The old Baron Amandine had been willing to keep things quiet in the beginning, but as he began to see the possibilities of the situation, he became bolder and threatened all kinds of things, from a complaint to the King—for old Amandine was active at court, unlike his son—to a lawsuit for damages and an application to the Church for excommunication.

“Could he actually have done that?” Grey asked, fascinated despite his reservations about Percy’s veracity. Percy smiled briefly.

“He could have complained to the King. In any case, he didn’t get the chance. Amelie disappeared.”

The girl had vanished from her home in the middle of one night, taking her jewels. It was thought that perhaps she had intended to run away to her lover, in the hope that he would give in and marry her, but the comte professed complete ignorance of the matter, and no one came forward to say that they had seen her, either leaving Trois Fleches or entering the Paris mansion of the Comte St. Germain.

“And you think she somehow ended in a Paris brothel?” Grey said incredulously. “How? And if so, how did you discover this?”

“I found her marriage lines.”

“What?”

“A contract of marriage, between Amelie Elise LeVigne Beauchamp and Robert-Francoise Quesnay de St. Germain. Signed by both parties. And a priest. It was in the library at Trois Fleches, inside the family Bible. Claude and Cecile are not very religiously inclined, I’m afraid,” Percy said, shaking his head.

“And you are?” That made Percy laugh; he knew that Grey knew precisely what his feelings regarding religion were.

“I was bored,” he said without apology.

“Life at Trois Fleches must have been tedious indeed, if it forced you to read the Bible. Did the sub-gardener quit?”

“Did—oh, Emile.” Percy grinned. “No, but he had a terrible bout of la grippe that month. Couldn’t breathe through his nose at all, poor man.”

Grey felt again a treacherous impulse to laugh, but restrained it, and Percy went on without a pause.

“I actually wasn’t reading it; I have all of the most excessive damnations memorized, after all. I was interested in the cover.”

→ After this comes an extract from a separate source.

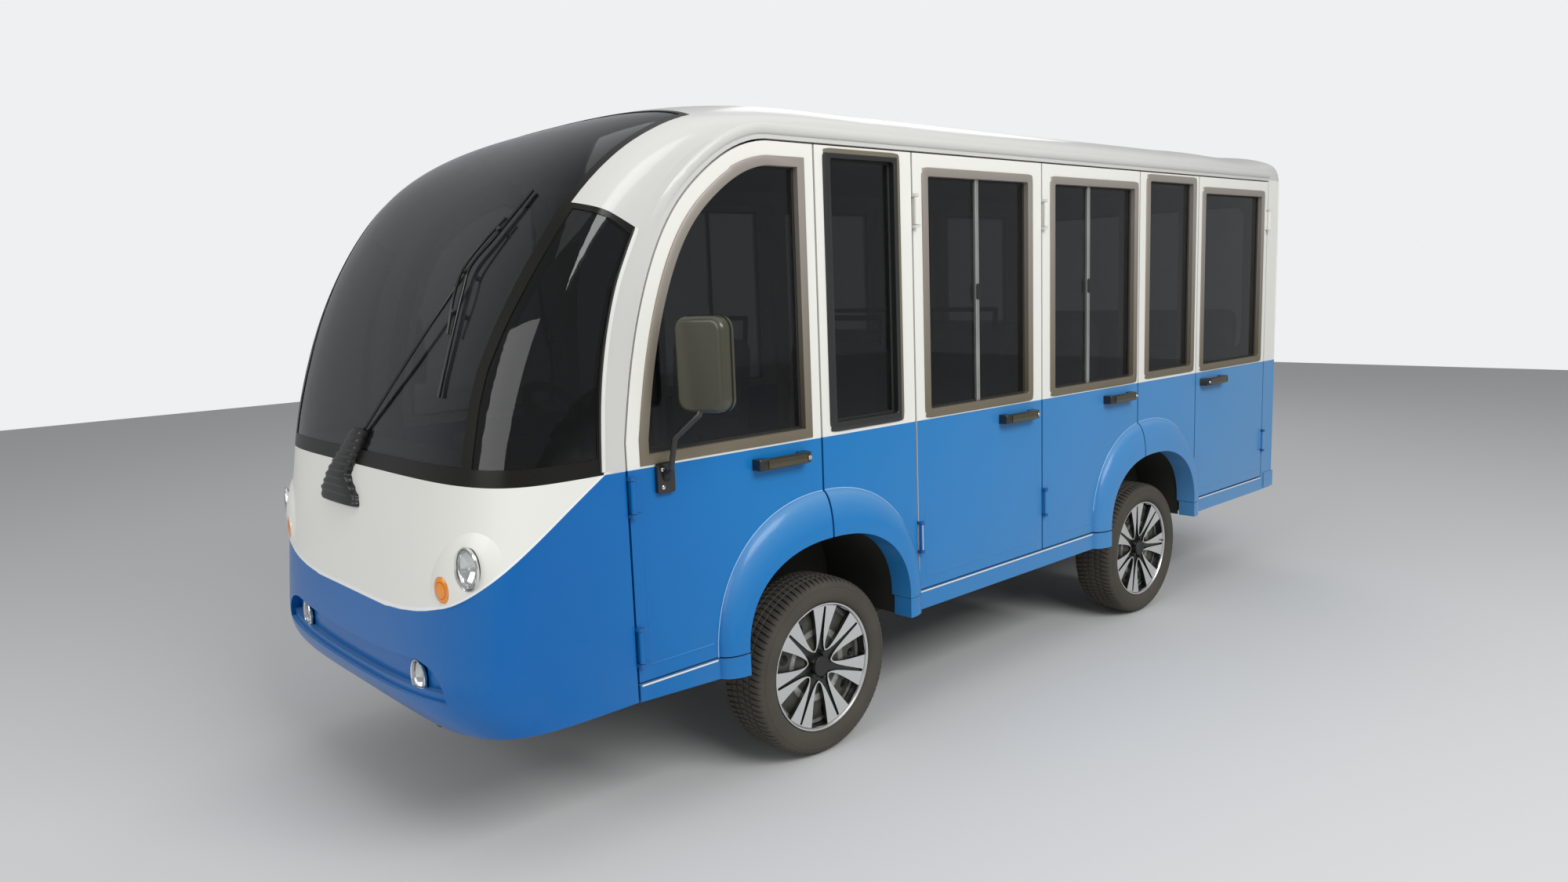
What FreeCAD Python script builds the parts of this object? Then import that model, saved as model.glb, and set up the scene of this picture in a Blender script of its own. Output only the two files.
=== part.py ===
import FreeCAD, Part
import math
import os

# Closed electric shuttle bus with eight side doors.
# Millimetres. +X is the vehicle's left, -Y its nose, +Z up, Z = 0 the ground.

V = FreeCAD.Vector
os.makedirs("parts", exist_ok=True)

# main sizes
HALF_W = 775.0
FRONT_AXLE_Y = -1048.0
REAR_AXLE_Y = 960.0
SKIRT_Z = 381.0
SILL_Z = 449.0
BELT_Z = 1044.0
DOOR_TOP_Z = 1933.0
EAVE_Z = 1969.0
ROOF_Z = 2096.0

# walls and gaps
SHELL_T = 40.0
GLASS_T = 8.0
SURROUND_T = 25.0
DOOR_T = 40.0
GAP = 8.0
FRAME_PROUD = 3.0

# wheels
TYRE_R = 292.0
TYRE_W = 185.0
RIM_R = 209.0
BEAD_R = 203.5
# half of the tyre's section, from the bead to the tread: out from its middle, radius
TYRE_SECTION = [(66.0, BEAD_R), (TYRE_W / 2, 243.0), (TYRE_W / 2 - 8.0, 279.0), (62.0, TYRE_R)]
SPOKE_PAIRS = 7
HUB_R = 50.0
FACE_X = (58.0, 72.0)
FACE_R = (50.0, 200.5)
FACE_T = 14.0
WINDOW_R = (57.0, 199.0)
WINDOW_HALF = 37.0
WINDOW_CURVE = 0.45
SLOT = [(40.0, 24.0), (62.0, 14.0), (85.0, 9.5), (120.0, 7.0), (197.0, 4.5)]
SLOT_DEEP = 7.0
SLOT_TURN = {"front": -19.0, "rear": -5.0}
WHEEL_X = 672.0
KINGPIN_X = 570.0

# joint lines along the side, front to rear; every edge stands half a gap from its line
LINE_Y = [-1781.0, -1048.0, -598.0, 148.0, 869.0, 1389.0, 2110.0]

# door 1 bow, from its front edge to its flat top
BOW = [(-1777, 1120), (-1740, 1343), (-1681, 1543), (-1567, 1747), (-1470, 1837), (-1356, 1905),
       (-1239, 1933)]

# wiper: cowl sections from the foot up as left x, right x, y on the skin, z; then arm and blade
WIPER_COWL = [(-232, 26, -2217, 926), (-240, 14, -2207, 980), (-176, 2, -2196, 1038), (-84, 32, -2183, 1092),
              (-22, 46, -2170, 1150)]
COWL_OUT = 24.0
WIPER_ARM = [(14, -2180, 1140), (140, -2156, 1247), (249, -2125, 1353), (334, -2088, 1450),
             (377, -2060, 1508), (418, -2014, 1589)]
WIPER_BLADE = [(527, -1860, 1797), (511, -1904, 1744), (474, -1956, 1673), (418, -2010, 1589),
               (428, -2035, 1537), (452, -2090, 1411), (460, -2142, 1261)]
ARM_R = 4.0
BLADE_R = 6.0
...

“Heavily bejeweled, was it?” Grey asked dryly, and Percy gave him a look of mild offense.

“It has not always got to do with money, John, even for those of us not blessed with such substance as yourself.”

“My apologies,” said Grey. “Why the Bible, then?”

“I will have you know that I am a bookbinder of no mean repute,” Percy said, preening a little. “I took it up in Italy as a means of making a living. After you so gallantly saved my life. Thank you for that, by the way,” he said, with a direct look whose sudden seriousness made Grey look down to avoid his eyes.

“You’re welcome,” he said gruffly, and, bending, carefully induced a small green caterpillar that was inching its way across the polished toe of his boot to inch onto his finger.

“Anyway,” Percy went on, not losing a beat, “I discovered this curious document. I had heard of the family scandal, of course, and recognized the names at once.”

“You asked the present baron about it?”

“I did. What did you think of Claude, by the way?” Percy had always been like quicksilver, Grey thought, and he hadn’t lost any of his mutability with age.

“Bad cardplayer. A wonderful voice, though—does he sing?”

“Indeed he does. And you’re right about the cards. He can keep a secret, if he likes, but he can’t lie at all. You’d be amazed at how powerful a thing perfect honesty is, in some circumstances,” Percy added reflectively. “It almost makes me think there might be something in the Eighth Commandment.”

Grey muttered something about “more honored in the breach,” but then coughed and begged that Percy might continue.